MVPS Samaj's KTHM College, Nashik
- Motto: बहुजन हिताय बहुजन सुखाय
- Type: College
- Established: 1969 (42 Years ago)
- Academic affiliations: Savitribai Phule Pune University
- Principal: Dr. Smt. K. M. Ahire
- Location: Nashik
- Website: kthmcollege.ac.in

= KTHM College, Nashik =

College in Nashik, Maharashtra

The K.R.T. Arts, B.H. Commerce & A.M. Science College, Nashik, popularly known as KTHM College, Nashik was established in 1969 and is affiliated to University of Pune. The college is situated on a campus on the bank of river Godavari.

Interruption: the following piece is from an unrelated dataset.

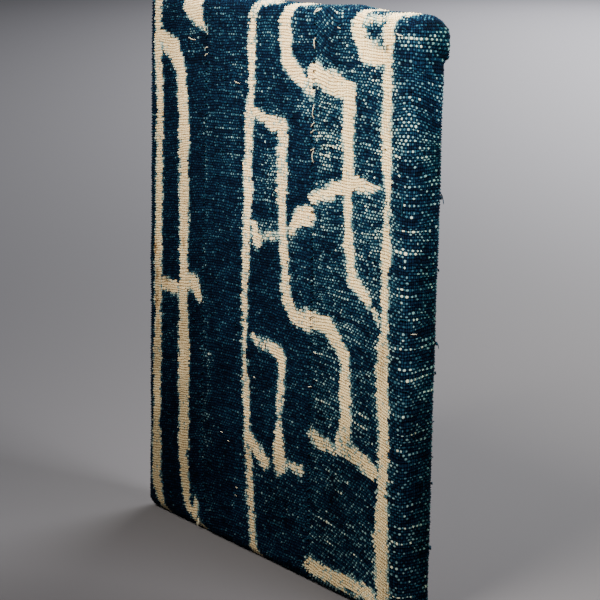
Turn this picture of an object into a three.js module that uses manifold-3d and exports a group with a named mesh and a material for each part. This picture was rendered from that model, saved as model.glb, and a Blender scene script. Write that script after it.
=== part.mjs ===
import * as THREE from "three";
import { mergeVertices } from "three/addons/utils/BufferGeometryUtils.js";
import Module from "manifold-3d";

// A cloth panel: three hand-woven indigo strips, sewn edge to edge, stretched over a wooden
// stretcher of four mitred bars and turned onto its back. It stands on its lower edge.
// Millimetres. +X runs to the viewer's right along the front, +Y to the back and +Z up.
// The origin is under the middle of the panel, on the surface that it stands on.

// The stretcher: four plain bars, mitred at the corners, with a rounded outer arris.
const STRETCHER_WIDTH = 240;
const STRETCHER_HEIGHT = 300;
const BAR_DEPTH = 18;
const BAR_WIDTH = 32;

// The cloth: a thick plain weave, a little clear of the wood, rounded over the edges.
const CLOTH = 2;
const CLEARANCE = 0.3;
const EDGE_RADIUS = 7;
const TURN = 18; // what is turned onto the back, all round
const TURN_WAVE = 1.6; // how unevenly its raw edge was cut
const SWELL_FRONT = 0.8; // how far a strip stands proud between its seams
const SWELL_SIDE = 0.4; // how far the side returns stand proud
const SWELL_BLEND = 11; // how far from a seam or an edge the cloth is fully proud

// The two upper corners, where the top return is tucked down over the side return.
const TUCK_DROP = 22; // how far the folded layers reach down the back edge
const TUCK_SIDE = 2.4; // how far they stand out to the side
const TUCK_BACK = 1.6; // and to the back
const TUCK_FRONT_SHARE = 0.3; // the share of the drop that is left at the front edge
const TUCK_EDGE = 5.5; // over how much their lower edge thins out
const TUCK_START = 9; // over how much they thicken below the top
const TUCK_FADE = 11; // over how much they thin out across the back

// Where the strips are sewn together: how far right of the middle, at a few heights.
const SEAMS = [
  [
    { height: 0, right: -56 },
    { height: 36, right: -59.6 },
    { height: 77, right: -61.6 },
    { height: 135, right: -61.6 },
    { height: 192, right: -60.9 },
    { height: 248, right: -59.4 },
    { height: 292, right: -60.1 },
    { height: 304.6, right: -60.3 },
  ],
  [
    { height: 0, right: 45.8 },
    { height: 13, right: 44.9 },
    { height: 57, right: 44.4 },
    { height: 154, right: 44.1 },
    { height: 206, right: 42.8 },
    { height: 258, right: 42.1 },
    { height: 286, right: 42.6 },
    { height: 304.6, right: 42.3 },
  ],
];

// How finely the faces are divided.
const ARC_STEPS = 2; // per eighth of a turn, over an edge
const FRONT_STEPS_ACROSS = 13;
const FRONT_STEPS_UP = 14;
const RETURN_STEPS = 4;
const SEAM_STEPS = 16;
const TURN_STEPS = 6; // along each side of the back's turned edge
const TUCK_LINES = [8, 11.5, 14.5, 17.5, 20, 22.5, 27]; // below the top

const SKIN = CLOTH + CLEARANCE;
const WIDTH = STRETCHER_WIDTH + 2 * SKIN;
const HEIGHT = STRETCHER_HEIGHT + 2 * SKIN;
const DEPTH = BAR_DEPTH + 2 * SKIN;
const REACH = 2 * (WIDTH + HEIGHT); // longer than the panel, for the cutting solids

const COLOURS = {
  indigo: 0x12394c,
  pine: 0xc9a873,
};

const wasm = await Module();
wasm.setup();

function toSolid(geometry) {
  const bare = geometry.clone();
  bare.deleteAttribute("normal");
  bare.deleteAttribute("uv");
  const merged = mergeVertices(bare, 1e-4);
  const mesh = new wasm.Mesh({
    numProp: 3,
    vertProperties: new Float32Array(merged.attributes.position.array),
    triVerts: new Uint32Array(merged.index.array),
  });
  return new wasm.Manifold(mesh);
}

function toGeometry(solid) {
  const mesh = solid.getMesh();
  const geometry = new THREE.BufferGeometry();
  geometry.setAttribute("position", new THREE.BufferAttribute(mesh.vertProperties, 3));
  geometry.setIndex(new THREE.BufferAttribute(mesh.triVerts, 1));
  geometry.computeVertexNormals();
  return geometry;
}

function mix(from, to, share) {
  return from + (to - from) * share;
}

// 0 at or below zero, 1 at or above one, and smooth between.
function ease(share) {
  const t = THREE.MathUtils.clamp(share, 0, 1);
  return t * t * (3 - 2 * t);
}

// Where a seam lies at a height above the floor, on a smooth line through its table.
function seamAt(seam, height) {
  const rows = SEAMS[seam];
  let i = 0;
  while (i < rows.length - 2 && height > rows[i + 1].height) i += 1;
  const low = rows[i];
  const high = rows[i + 1];
  return mix(low.right, high.right, ease((height - low.height) / (high.height - low.height)));
}

// Lines across a face from one edge to the other: close together over the two rounded
// edges, even between them, and at any further places that are asked for.
function faceLines(half, radius, steps, further) {
  const flat = half - radius;
  const lines = [];
  for (let i = 0; i <= ARC_STEPS; i += 1) {
    const across = radius * Math.tan((Math.PI / 4) * (i / ARC_STEPS));
    lines.push(flat + across, -flat - across);
  }
  for (let i = 1; i < steps; i += 1) lines.push(mix(-flat, flat, i / steps));
  lines.push(...further);
  return lines.sort((a, b) => a - b);
}

// How far the cloth stands proud of its plain box at a point, along the face it is on.
function swell(point, facing, isOuter) {
  const height = point.z + HEIGHT / 2;
  const drop = HEIGHT - height;
  const fromSide = WIDTH / 2 - Math.abs(point.x);
  const fromFront = point.y + DEPTH / 2;
  const fromEnd = Math.min(height, drop);
  const moved = new THREE.Vector3();

  if (facing.y < 0) {
    const fromSeam = Math.min(
      Math.abs(point.x - seamAt(0, height)),
      Math.abs(point.x - seamAt(1, height)),
    );
    const proud = ease(fromSeam / SWELL_BLEND) * ease(fromSide / SWELL_BLEND) *
      ease(fromEnd / SWELL_BLEND);
    moved.y = SWELL_FRONT * proud * facing.y;
  }
  const across = ease(Math.min(fromFront, DEPTH - fromFront) / (DEPTH / 2));
  moved.x = SWELL_SIDE * across * ease(fromEnd / SWELL_BLEND) * facing.x;

  if (isOuter) {
    const depthShare = THREE.MathUtils.clamp(fromFront / DEPTH, 0, 1);
    const reach = TUCK_DROP * mix(TUCK_FRONT_SHARE, 1, depthShare);
    const folded = ease((reach - drop) / TUCK_EDGE) * ease(drop / TUCK_START);
    const intoDepth = ease(fromFront / (DEPTH / 2));
    moved.x += TUCK_SIDE * folded * intoDepth * facing.x;
    if (facing.y > 0) {
      const nearCorner = ease((TUCK_DROP - fromSide) / TUCK_FADE);
      moved.y += TUCK_BACK * nearCorner * folded * facing.y;
    }
  }
  return moved;
}

// A closed box with rounded edges, larger than the stretcher by an offset. Each of its points
// is moved by what displace says, and has a line through it wherever the cloth's shape needs one.
function roundedBox(offset, displace, lineCounts, further) {
  const half = new THREE.Vector3(STRETCHER_WIDTH, BAR_DEPTH, STRETCHER_HEIGHT)
    .multiplyScalar(0.5)
    .addScalar(offset);
  const radius = EDGE_RADIUS - SKIN + offset;
  const lines = {
    x: faceLines(half.x, radius, lineCounts.x, further.x),
    y: faceLines(half.y, radius, lineCounts.y, further.y),
    z: faceLines(half.z, radius, lineCounts.z, further.z),
  };
  const box = new THREE.BoxGeometry(
    1, 1, 1, lines.x.length - 1, lines.y.length - 1, lines.z.length - 1);
  const positions = box.attributes.position;
  const point = new THREE.Vector3();
  const core = half.clone().subScalar(radius);
  for (let i = 0; i < positions.count; i += 1) {
    point.fromBufferAttribute(positions, i);
    for (const axis of ["x", "y", "z"]) {
      const last = lines[axis].length - 1;
      point[axis] = lines[axis][Math.round((point[axis] + 0.5) * last)];
    }
    const inner = point.clone().clamp(core.clone().negate(), core);
    const facing = point.clone().sub(inner).normalize();
    const placed = inner.addScaledVector(facing, radius);
    placed.add(displace(placed, facing));
    positions.setXYZ(i, placed.x, placed.y, placed.z);
  }
  return toSolid(box);
}

// One side of the cloth, as a closed skin round the stretcher.
function clothSkin(offset, isOuter) {
  const tuckLines = TUCK_LINES.map((drop) => HEIGHT / 2 - drop);
  const cornerLines = [TUCK_FADE, TUCK_DROP].flatMap((inwards) => {
    const x = WIDTH / 2 - inwards;
    return [x, -x];
  });
  return roundedBox(
    offset,
    (point, facing) => swell(point, facing, isOuter),
    { x: FRONT_STEPS_ACROSS, y: RETURN_STEPS, z: FRONT_STEPS_UP },
    { x: cornerLines, y: [], z: tuckLines },
  );
}

// A solid of an outline drawn on the front (x, z), from one depth to another.
function throughDepth(outline, from, to) {
  const shape = new THREE.Shape(outline);
  const geometry = new THREE.ExtrudeGeometry(shape, { depth: to - from, bevelEnabled: false });
  geometry.rotateX(Math.PI / 2);
  geometry.translate(0, to, 0);
  return toSolid(geometry);
}

// The opening that the turned edge leaves on the back, cut by hand and so a little wavy.
function backOpening() {
  const halfWidth = WIDTH / 2 - TURN;
  const halfHeight = HEIGHT / 2 - TURN;
  const corners = [
    { x: -1, z: -1 },
    { x: 1, z: -1 },
    { x: 1, z: 1 },
    { x: -1, z: 1 },
  ];
  const outline = [];
  corners.forEach((corner, side) => {
    const next = corners[(side + 1) % corners.length];
    for (let i = 0; i < TURN_STEPS; i += 1) {
      const share = i / TURN_STEPS;
      const wave = TURN_WAVE * Math.sin(2.3 * i + 1.7 * side) * Math.sin(Math.PI * share);
      const x = mix(corner.x, next.x, share);
      const z = mix(corner.z, next.z, share);
      const isUpright = corner.x === next.x;
      outline.push(new THREE.Vector2(
        x * halfWidth + (isUpright ? wave : 0),
        z * halfHeight + (isUpright ? 0 : wave),
      ));
    }
  });
  const innerFace = BAR_DEPTH / 2 + CLEARANCE / 2;
  return throughDepth(outline, innerFace, innerFace + REACH);
}

// The part of the panel between two lines that run up the front, each a seam or past the edge.
function between(leftLine, rightLine) {
  const outline = [];
  for (let i = 0; i <= SEAM_STEPS; i += 1) {
    const height = mix(-CLOTH, HEIGHT + CLOTH, i / SEAM_STEPS);
    outline.push(new THREE.Vector2(rightLine(height), height - HEIGHT / 2));
  }
  for (let i = SEAM_STEPS; i >= 0; i -= 1) {
    const height = mix(-CLOTH, HEIGHT + CLOTH, i / SEAM_STEPS);
    outline.push(new THREE.Vector2(leftLine(height), height - HEIGHT / 2));
  }
  return throughDepth(outline, -REACH, REACH);
}

function makeStrips() {
  const outer = clothSkin(SKIN, true);
  const inner = clothSkin(CLEARANCE, false);
  const sheet = outer.subtract(inner).subtract(backOpening());
  const halfGap = CLEARANCE / 2;
  const pastLeft = () => -REACH;
  const pastRight = () => REACH;
  const strips = [
    { name: "strip_left", left: pastLeft, right: (z) => seamAt(0, z) - halfGap },
    { name: "strip_middle", left: (z) => seamAt(0, z) + halfGap, right: (z) => seamAt(1, z) - halfGap },
    { name: "strip_right", left: (z) => seamAt(1, z) + halfGap, right: pastRight },
  ];
  const cotton = { color: COLOURS.indigo, roughness: 0.95, metalness: 0 };
  return strips.map((strip) => {
    const solid = sheet.intersect(between(strip.left, strip.right));
    const mesh = new THREE.Mesh(toGeometry(solid), new THREE.MeshStandardMaterial(cotton));
    mesh.name = strip.name;
    return mesh;
  });
}

// A bar lies along X with its outer face at z = 0 and its inner face at z = BAR_WIDTH.
// Its ends are cut back as they go in, for the mitres.
function barGeometry(length) {
  const geometry = new THREE.BoxGeometry(length, BAR_DEPTH, BAR_WIDTH);
  geometry.translate(0, 0, BAR_WIDTH / 2);
  const positions = geometry.attributes.position;
  const mitreGap = CLEARANCE * Math.SQRT1_2;
  for (let i = 0; i < positions.count; i += 1) {
    const x = positions.getX(i);
    const cutBack = positions.getZ(i) + mitreGap;
    positions.setX(i, x - Math.sign(x) * cutBack);
  }
  return geometry;
}

// Each bar is cut to the stretcher's outer form, which rounds its arrises and its corners.
function makeBars() {
  const halfWidth = STRETCHER_WIDTH / 2;
  const halfHeight = STRETCHER_HEIGHT / 2;
  const pine = { color: COLOURS.pine, roughness: 0.75, metalness: 0 };
  const still = () => new THREE.Vector3();
  const form = roundedBox(0, still, { x: 1, y: 1, z: 1 }, { x: [], y: [], z: [] });
  const bars = [
    { name: "bar_bottom", length: STRETCHER_WIDTH, x: 0, z: -halfHeight, turn: 0 },
    { name: "bar_right", length: STRETCHER_HEIGHT, x: halfWidth, z: 0, turn: -Math.PI / 2 },
    { name: "bar_top", length: STRETCHER_WIDTH, x: 0, z: halfHeight, turn: Math.PI },
    { name: "bar_left", length: STRETCHER_HEIGHT, x: -halfWidth, z: 0, turn: Math.PI / 2 },
  ];
  return bars.map((bar) => {
    const blank = barGeometry(bar.length);
    blank.rotateY(bar.turn);
    blank.translate(bar.x, 0, bar.z);
    const solid = toSolid(blank).intersect(form);
    const mesh = new THREE.Mesh(toGeometry(solid), new THREE.MeshStandardMaterial(pine));
    mesh.name = bar.name;
    return mesh;
  });
}

const stretcher = new THREE.Group();
stretcher.add(...makeBars());

const cloth = new THREE.Group();
cloth.add(...makeStrips());

// The lower edge is set on the floor, and the whole depth is centred on the origin.
const panel = new THREE.Group();
panel.add(stretcher, cloth);
const extent = new THREE.Box3().setFromObject(panel, true);
panel.position.set(0, -(extent.min.y + extent.max.y) / 2, -extent.min.z);

const part = new THREE.Group();
part.add(panel);

export default part;
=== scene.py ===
# %% [markdown]
# # A cloth panel of three indigo strips
#
# The real object is hand-woven cotton, resist-dyed with indigo and stretched over a wooden
# stretcher, as a painter stretches canvas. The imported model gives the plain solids: four bars
# and three strips. This lesson gives each strip its real threads and its dyed pattern, sews
# the strips together and finishes the wood.
#
# Lengths are written in millimetres and turned to metres only when a mesh is made.

import math

import bpy
import numpy as np
from mathutils import Matrix, Vector


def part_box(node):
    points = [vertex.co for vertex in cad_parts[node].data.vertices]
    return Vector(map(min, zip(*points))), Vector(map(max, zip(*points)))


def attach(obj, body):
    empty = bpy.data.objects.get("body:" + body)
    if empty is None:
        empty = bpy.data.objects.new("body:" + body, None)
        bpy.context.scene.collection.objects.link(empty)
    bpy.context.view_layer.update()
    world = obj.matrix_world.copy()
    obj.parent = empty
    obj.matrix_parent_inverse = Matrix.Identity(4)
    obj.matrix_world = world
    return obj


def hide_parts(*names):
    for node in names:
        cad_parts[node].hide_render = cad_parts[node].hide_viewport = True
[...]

Maratha Vidya Prasaraka Samaj, Nashik the parent organization of KTHM is the second largest educational institute in Maharashtra.

== Academics ==
The college offers degree in Arts, Humanities, Politics, Commerce, Science and Computer Science. The college offers undergraduate and postgraduate courses in arts, science and commerce including professional courses in computer science, animation and journalism. Short term courses like Video Production, Foreign Languages are also offered. College also offers the junior college courses in arts, commerce, science and in various vocational streams.

The college also provides facility for distance education and has established study centers of Indira Gandhi National Open University (IGNOU) and Yashwantrao Chavan Maharashtra Open University (YCMOU), Nashik.